In its preliminary report, the Panel posited that an expectation gap exists between what stakeholders expect and what directors and auditors actually deliver. This expectation gap may result from an expectation that the absence of disclosure by directors, and the absence of a modified audit opinion in respect of the going concern status of the company, can be taken as a guarantee that the company will not collapse or fail. The Panel concluded from the comments received that there is a risk that there is not a sufficiently common understanding, in relation to going concern assessments, about the going concern threshold  or the degree of conviction with which a going concern statement is required to be made or about the purpose for which the assessment is made.
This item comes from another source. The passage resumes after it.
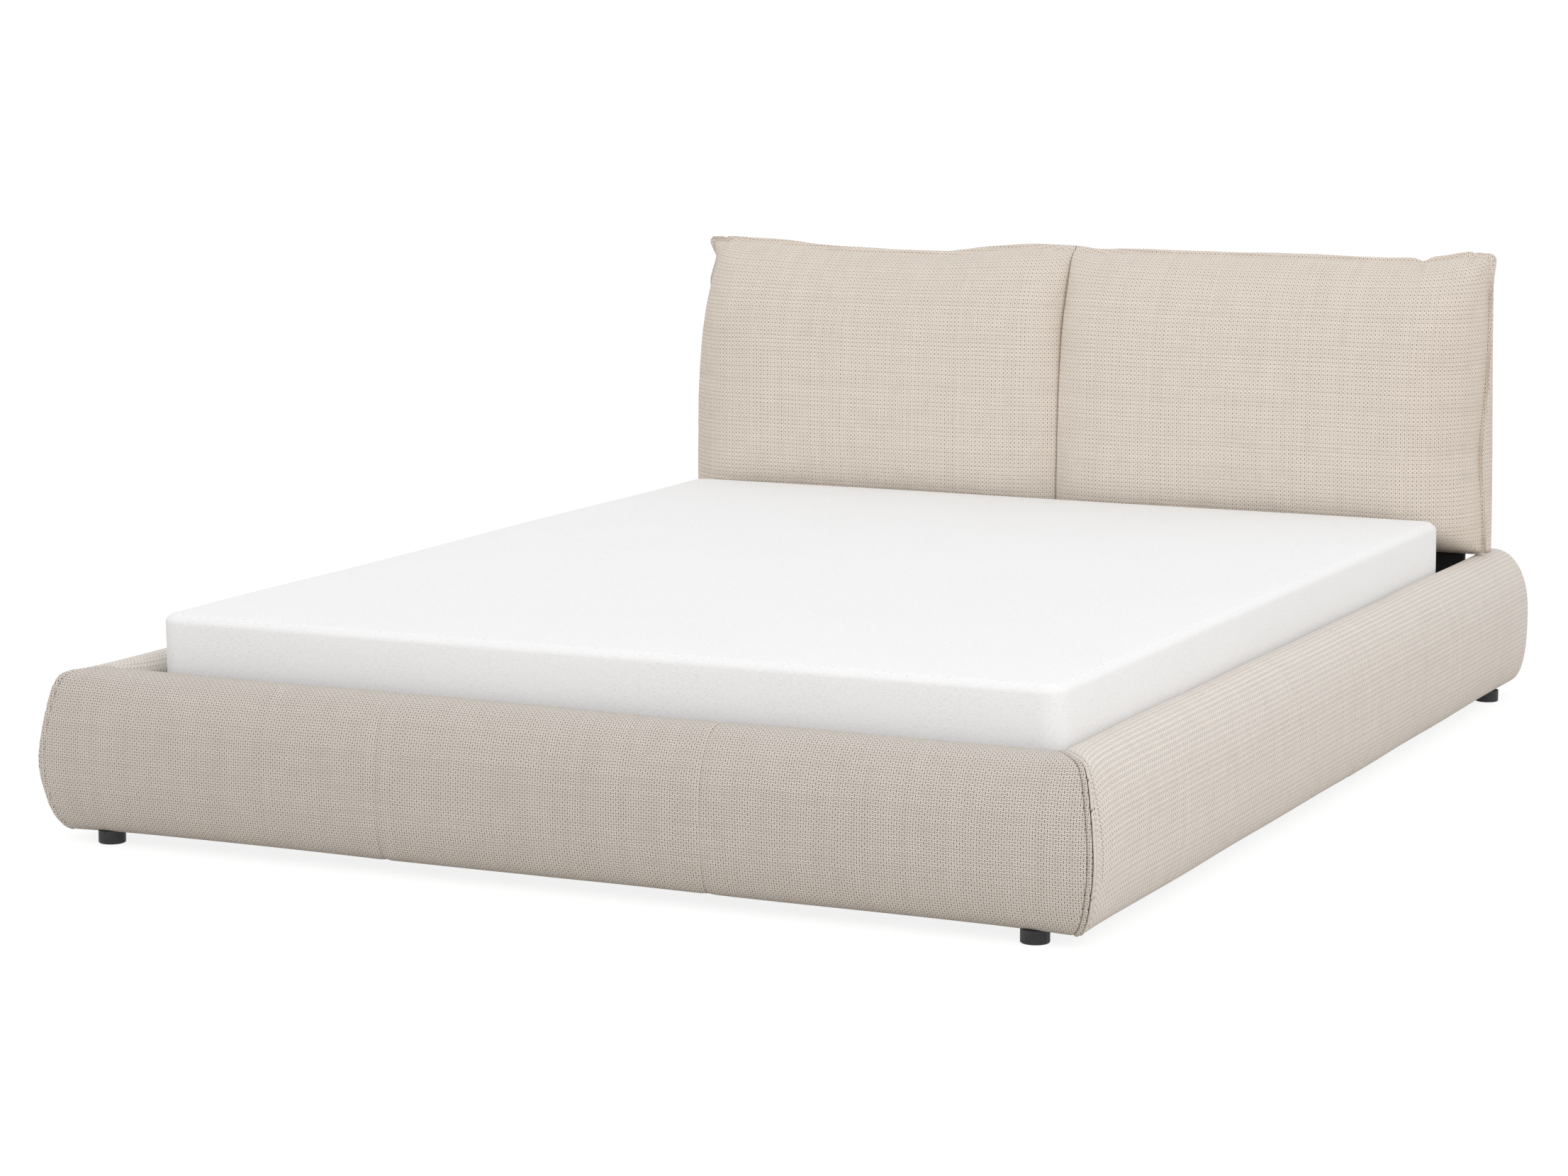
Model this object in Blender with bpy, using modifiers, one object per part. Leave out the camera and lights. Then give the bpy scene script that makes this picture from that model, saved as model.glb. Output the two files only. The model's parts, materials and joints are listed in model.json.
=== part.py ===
"""A low upholstered double bed: padded rails on short feet, a slatted base on a centre beam, a mattress, and a
headboard of two large cushions that meet in a deep crease. Metres, +Z up, foot end at -Y, centred on the floor."""

import math

import bmesh
import bpy
import numpy as np
from mathutils import Matrix, Vector

# Mattress, and the room it has between the rails
MATTRESS_WIDTH = 1.596
MATTRESS_LENGTH = 2.0
MATTRESS_THICKNESS = 0.18
MATTRESS_ROUNDING = 0.045
MATTRESS_EDGE_DROP = 0.004
MATTRESS_SIDE_PLAY = 0.056
MATTRESS_RIGHT_GAP = 0.0035
MATTRESS_FOOT_GAP = 0.026
MATTRESS_HEAD_GAP = 0.165

# Padded rails: the same section on both sides and across the foot end
RAIL_DEPTH = 0.103
RAIL_HEIGHT = 0.264
RAIL_FLOOR_GAP = 0.022
RAIL_CREST = 0.028
RAIL_SOLE = 0.058
RAIL_WIDEST_SHARE = 0.52
RAIL_LOWER_FULLNESS = 2.4
RAIL_END_RADIUS = 0.02
RAIL_OVERRUN = 0.048
RAIL_MITRE_GAP = 0.0025
RAIL_LINING_MARGIN = 0.006
SEAM_HALF_WIDTH = 0.012
SEAM_DEPTH = 0.004
FOOT_SEAM = 0.285
SIDE_SEAM_SHARE = 0.523

# Fabric, boards and the fits between them
FABRIC = 0.002
LINING = 0.0012
FIT = 0.0003
SOFT_FIT = 0.0006
BOARD = 0.018
BOARD_SETBACK = 0.0005
BOARD_FOOT_MARGIN = 0.02
BOARD_TOP_MARGIN = 0.043
BOARD_END_MARGIN = 0.01
WINDOW_MARGIN = 0.002
OVERRUN = 0.01

# Slatted base on two ledgers and a centre beam
SLAT_COUNT = 13
SLAT_WIDTH = 0.07
SLAT_THICKNESS = 0.014
SLAT_EDGE = 0.003
SLAT_TOP = 0.194
SLAT_END_CLEARANCE = 0.0145
SLAT_END_MARGIN = 0.02
WEBBING_WIDTH = 0.025
WEBBING_SHARE = 0.62
LEDGER_WIDTH = 0.025
LEDGER_HEIGHT = 0.04
LEDGER_EDGE = 0.002
LEDGER_END_CLEARANCE = 0.004
BEAM_WIDTH = 0.03
BEAM_HEIGHT = 0.04
BEAM_WALL = 0.002
HANGER_PLATE = 0.003
HANGER_REACH = 0.035
HANGER_CLEARANCE = 0.0008
HANGER_HEIGHT_SHARE = 0.8

# Two legs under the beam, each with a levelling glide on a threaded stem
LEG_RADIUS = 0.014
LEG_PLATE_RADIUS = 0.026
LEG_PLATE = 0.003
LEG_BORE_RADIUS = 0.0048
LEG_STATION_SHARE = 0.17
GLIDE_RADIUS = 0.02
GLIDE_HEIGHT = 0.01
GLIDE_CHAMFER = 0.0015
GLIDE_TRAVEL = 0.012
GLIDE_END_CLEARANCE = 0.006
STEM_RADIUS = 0.004
STEM_LENGTH = 0.055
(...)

The Sharman report was initiated by the Financial Reporting Council, the UK counterpart to the PCAOB. Lord Sharman, Chairman of the Panel, said that, while the work of the Panel emanates from the financial crisis, companies in all sectors can do more to improve their management and disclosure of risks relating to going concern, liquidity and solvency. There should also be early identification and attention to economic and financial distress, he noted. Lord Sharman was the Liberal Democrat Spokesperson for Trade and Industry/Business and Regulatory Reform from 2001 to 2010. Before that, he held numerous senior UK and international positions with KPMG. The other two members of the Panel are Roger Marshall, Interim Chair of the FRC’s Accounting Standards Board, and David Pitt-Watson, Chair of Hermes Focus Funds, and former Finance Director of the Labor Party.